Все вместе более чем смущало режиссера, дражайшего Джорджа Девайна, и постановку пришлось отложить на неопределенный срок — его хватил инфаркт.
Надеюсь, вы не подумали, что в самой пьесе есть что-то колдовское, злополучное. Но от моего внимания не ускользнуло, что кроме новой постановки в Сан-Франциско, повторенной под вдохновенным руководством Джона Хэнкока, единственного режиссера, которому удалось предложить мне художественно ценный материал, «Молочный фургон» всегда оказывается на заднем плане будучи «задвинутым» туда прекрасной Гофорт в исполнении Лиз Тейлор в фильме «Бум!» И тем не менее, я остаюсь при своем мнении: пьеса является прекрасным «толкачом» для столь же прекрасной актрисы-звезды (под звездой я не имею в виду Венеру). Мисс Хермиона Бэддли очень близка к тому, чтобы в этом споре поддержать драматурга.
Кто мог бы сыграть Гофорт сегодня? Может быть, мисс Бэддли сможет предпринять вторую попытку. А может быть — Анджела Лэнсбери или Сильвия Майлс.
Всегда постоянно только действие терпеливого Бахуса.
(Давайте вспомним кое-что о пьесах, имеющее самое серьезное отношение к человеческой морали.
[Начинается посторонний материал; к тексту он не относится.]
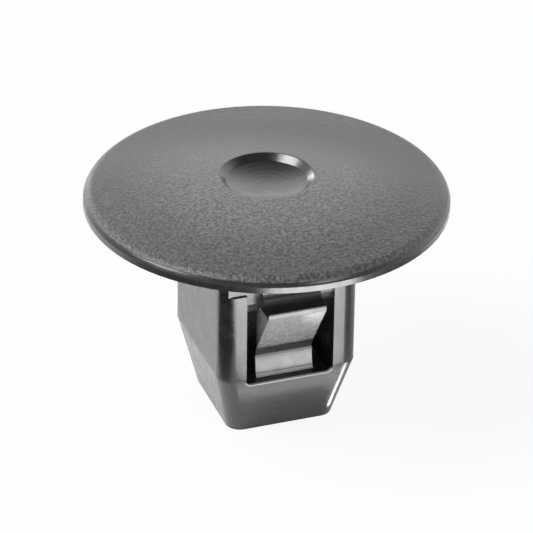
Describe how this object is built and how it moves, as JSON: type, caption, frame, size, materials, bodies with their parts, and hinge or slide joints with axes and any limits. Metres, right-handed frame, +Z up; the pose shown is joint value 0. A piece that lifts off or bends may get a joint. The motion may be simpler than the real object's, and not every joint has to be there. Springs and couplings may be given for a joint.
{
  "type": "grommet nut clip",
  "caption": "Push-in plastic grommet nut with a round domed head and a square snap-in shank that takes a self-tapping screw.",
  "frame": {"origin": "centre of the shank's flat lower end", "axes": "+Z up along the shank towards the head; the windowed faces with the snap tabs face -Y and +Y"},
  "size_m": [0.02, 0.02, 0.014],
  "materials": {
    "black_nylon": "fine-grained matte on the head, smoother on the shank"
  },
  "bodies": {
    "root": {"clip_body": "black_nylon"}
  },
  "joints": []
}
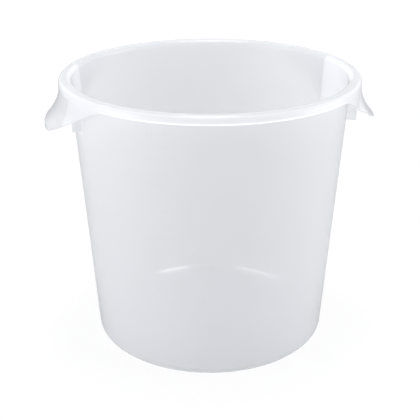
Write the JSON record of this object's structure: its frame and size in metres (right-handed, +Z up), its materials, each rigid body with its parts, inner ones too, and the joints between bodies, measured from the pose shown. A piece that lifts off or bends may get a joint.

Мне кажется, что публика — боится. Я верю, что Джон Хэнкок в Сан-Франциско боялся драматурга, когда в своей постановке «Молочного фургона» по всему театру рассадил белые скелетоподобные фигуры (блестящая, эксцентричная придумка!), и когда пригласил драматурга подняться на сцену и прочесть роль Гофорт всем исполнителям, что тот и сделал под их горячие аплодисменты.)
Самым приятным во время моего краткого пребывания в Сан-Хуане было воссоединение с Хосе Куинтеро. Он со своим другом Никки Греком снял и обставил там очаровательный дом. Это должна была быть гостиница, но единственным постояльцем во всем доме была симпатичная собачонка, подобранная на улице после легкого, но травмирующего нервную систему столкновения с проезжавшим мимо автомобилем. Я знаю Хосе уже очень давно, еще с тех пор, когда он воскресил «Лето и дым», использовав всю магию своей режиссуры и талант Джеральдины Пейдж.
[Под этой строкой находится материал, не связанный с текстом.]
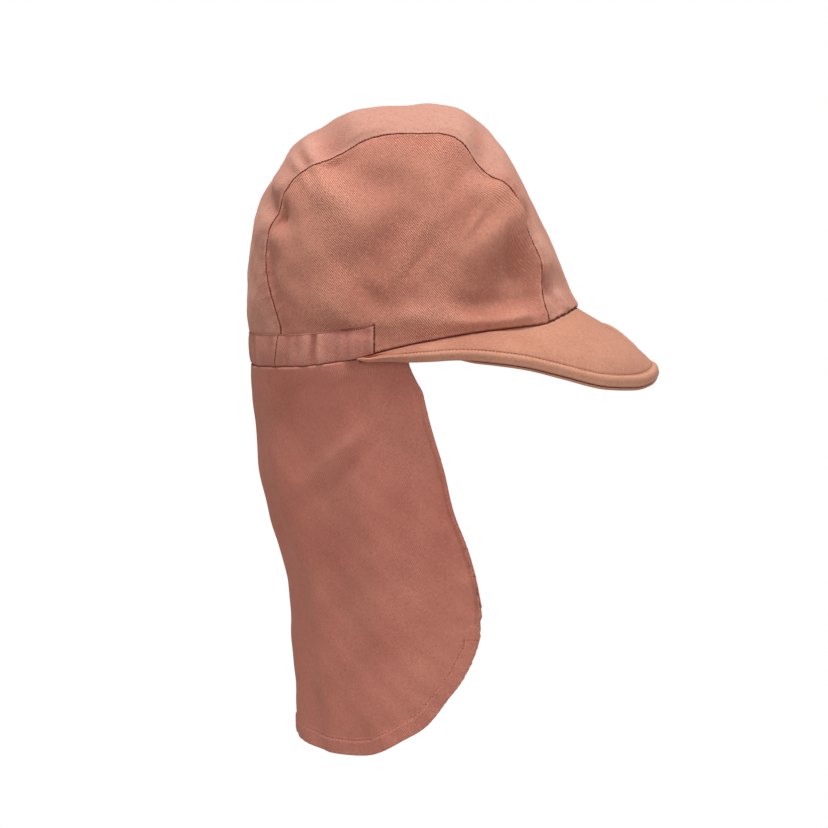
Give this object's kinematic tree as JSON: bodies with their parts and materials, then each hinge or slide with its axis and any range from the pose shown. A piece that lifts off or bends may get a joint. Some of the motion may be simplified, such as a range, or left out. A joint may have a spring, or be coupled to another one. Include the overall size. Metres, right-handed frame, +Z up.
{
  "type": "legionnaire cap",
  "caption": "Child's legionnaire cap in cotton twill: domed crown with a centre panel, elastic casing at the back, short soft peak and a long neck flap.",
  "frame": {"origin": "middle of the head opening, at the height of the hem's middle, where the cap sits on a head", "axes": "+X towards the peak, +Y to the wearer's left, +Z up"},
  "size_m": [0.2226, 0.1681, 0.3448],
  "materials": {
    "crown_twill": "terracotta cotton twill, soft and creased",
    "casing_twill": "the same twill, gathered over elastic and topstitched",
    "peak_twill": "the same twill over a soft filling, with one row of topstitching",
    "flap_twill": "the same twill, single, with a folded and stitched border"
  },
  "bodies": {
    "root": {"side_panel_right": "crown_twill", "side_panel_left": "crown_twill", "centre_panel": "crown_twill", "back_casing": "casing_twill", "peak_top": "peak_twill", "peak_under": "peak_twill", "neck_flap": "flap_twill"}
  },
  "joints": []
}
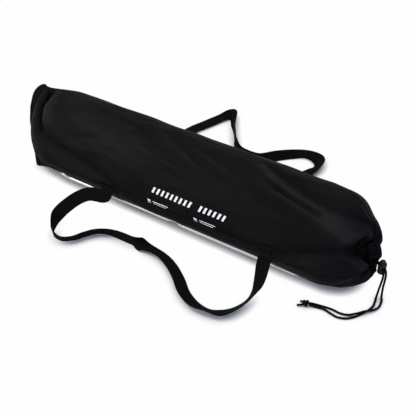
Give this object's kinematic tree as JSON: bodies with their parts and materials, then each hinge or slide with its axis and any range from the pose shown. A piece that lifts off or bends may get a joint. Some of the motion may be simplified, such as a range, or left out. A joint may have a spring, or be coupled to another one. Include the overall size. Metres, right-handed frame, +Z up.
{
  "type": "vehicle awning",
  "caption": "Awning packed in a black cylindrical drawstring bag that lies on its side, with two webbing carry handles, a cord lock and the rolled canopy, poles and pegs inside.",
  "frame": {"origin": "on the flat underside of the bag, below the middle of its length", "axes": "+X along the bag toward its gathered mouth, +Y toward the rear side, +Z up; the front handle and the print panel face -Y"},
  "size_m": [0.5996, 0.4105, 0.134],
  "materials": {
    "coated_bag_fabric": "satin",
    "webbing": "matte",
    "braided_cord": "matte",
    "moulded_plastic": "semi-gloss",
    "canopy_fabric": "matte",
    "bright_steel": "satin",
    "rubber": "matte",
    "cup_rubber": "satin"
  },
  "bodies": {
    "bag": {"bag_upper_panel": "coated_bag_fabric", "bag_base_panel": "coated_bag_fabric", "closed_end_seam_flange": "coated_bag_fabric", "front_seam_welt": "coated_bag_fabric", "rear_seam_welt": "coated_bag_fabric", "front_handle_sewn_end_closed": "webbing", "front_handle_sewn_end_mouth": "webbing", "rear_handle_sewn_end_closed": "webbing", "rear_handle_sewn_end_mouth": "webbing", "mouth_hem": "coated_bag_fabric", "drawstring_in_hem": "braided_cord", "pole_a_section_1": "bright_steel", "pole_a_section_2": "bright_steel", "pole_a_section_3": "bright_steel", "pole_a_section_4": "bright_steel", "pole_a_foot": "rubber", "pole_a_tip": "bright_steel", "pole_b_section_1": "bright_steel", "pole_b_section_2": "bright_steel", "pole_b_section_3": "bright_steel", "pole_b_section_4": "bright_steel", "pole_b_foot": "rubber", "pole_b_tip": "bright_steel", "canopy_roll": "canopy_fabric", "roll_tie_closed": "webbing", "roll_tie_mouth": "webbing", "ground_peg_1": "bright_steel", "ground_peg_2": "bright_steel", "ground_peg_3": "bright_steel", "ground_peg_4": "bright_steel", "suction_cup_1": "cup_rubber", "suction_cup_2": "cup_rubber", "suction_hook_1": "moulded_plastic", "suction_hook_2": "moulded_plastic"},
    "front_handle": {"front_handle_loop": "webbing"},
    "rear_handle": {"rear_handle_loop": "webbing"},
    "cord_lock": {"cord_lock_barrel": "moulded_plastic", "cord_lock_spring": "bright_steel", "drawstring_tail_a": "braided_cord", "drawstring_tail_b": "braided_cord", "drawstring_knot": "braided_cord"},
    "lock_plunger": {"cord_lock_plunger": "moulded_plastic"}
  },
  "joints": [
    {"name": "front_handle_swing", "type": "hinge", "parent": "bag", "child": "front_handle", "pos_m": [-0.117, -0.0652, 0.04797], "axis": [-1, 0.0078, -0.0062], "range_deg": [0, 110]},
    {"name": "rear_handle_swing", "type": "hinge", "parent": "bag", "child": "rear_handle", "pos_m": [-0.117, 0.0652, 0.04797], "axis": [1, 0.0078, 0.0062], "range_deg": [0, 130]},
    {"name": "cord_lock_slide", "type": "slide", "parent": "bag", "child": "cord_lock", "axis": [0.7071, -0.7071, 0], "range_m": [0, 0.01]},
    {"name": "plunger_press", "type": "slide", "parent": "cord_lock", "child": "lock_plunger", "axis": [0, 0, -1], "range_m": [0, 0.0035], "stiffness_N_per_m": 400, "deforming": ["cord_lock_spring"]}
  ]
}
Позже мы жижи в одном высоченном доме рядом с небоскребом «Дакота» на Западной семьдесят второй, и проводили за покером по крайней мере одну шумную ночь в неделю.
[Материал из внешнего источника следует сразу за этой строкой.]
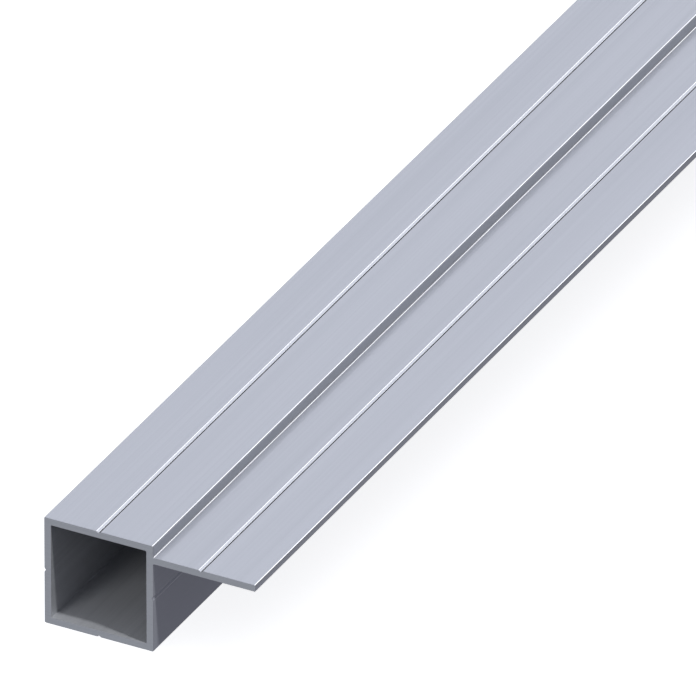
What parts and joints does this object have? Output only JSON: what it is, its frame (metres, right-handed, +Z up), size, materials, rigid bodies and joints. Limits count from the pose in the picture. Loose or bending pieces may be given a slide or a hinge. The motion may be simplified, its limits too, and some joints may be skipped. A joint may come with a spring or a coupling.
{
  "type": "aluminium extrusion profile",
  "caption": "Long square aluminium tube with one flat fin standing off its side, a step below the top face, and fine marking grooves along its faces.",
  "frame": {"origin": "middle of the bounding box, at the level of the tube's bottom face, halfway along the bar", "axes": "+Y along the bar, +Z up from the tube's bottom face to its top face, +X from the tube towards the fin's tip"},
  "size_m": [0.0454, 1, 0.0235],
  "materials": {
    "aluminium": "satin silver anodised, fine drawn lines along the length, sawn ends"
  },
  "bodies": {
    "root": {"profile": "aluminium"}
  },
  "joints": []
}
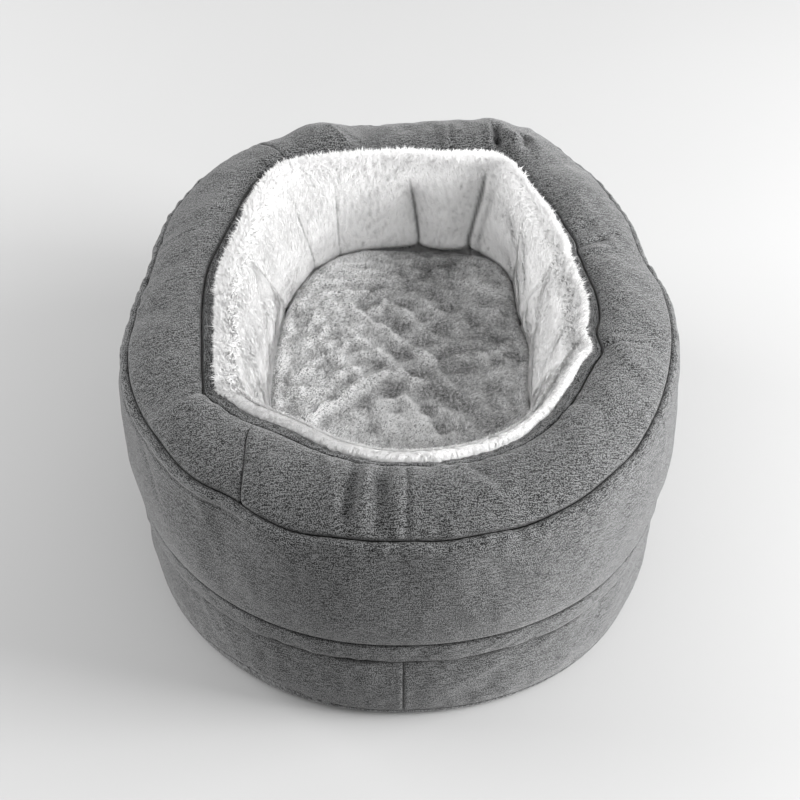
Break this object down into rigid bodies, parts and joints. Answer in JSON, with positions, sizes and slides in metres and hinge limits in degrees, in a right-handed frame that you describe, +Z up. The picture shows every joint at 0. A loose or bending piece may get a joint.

Прошлой ночью мы снова играли в покер — здесь, в Сан-Хуане, и Хосе подарил мне первую копию (готовые гранки) его готовящихся к выходу мемуаров. Они называются «Если вы не танцуете, вас бьют». Зачаровывающая книга, уместность названия которой подвигнула меня на существенное изменение текущего (неопубликованного) названия моих собственных мемуаров.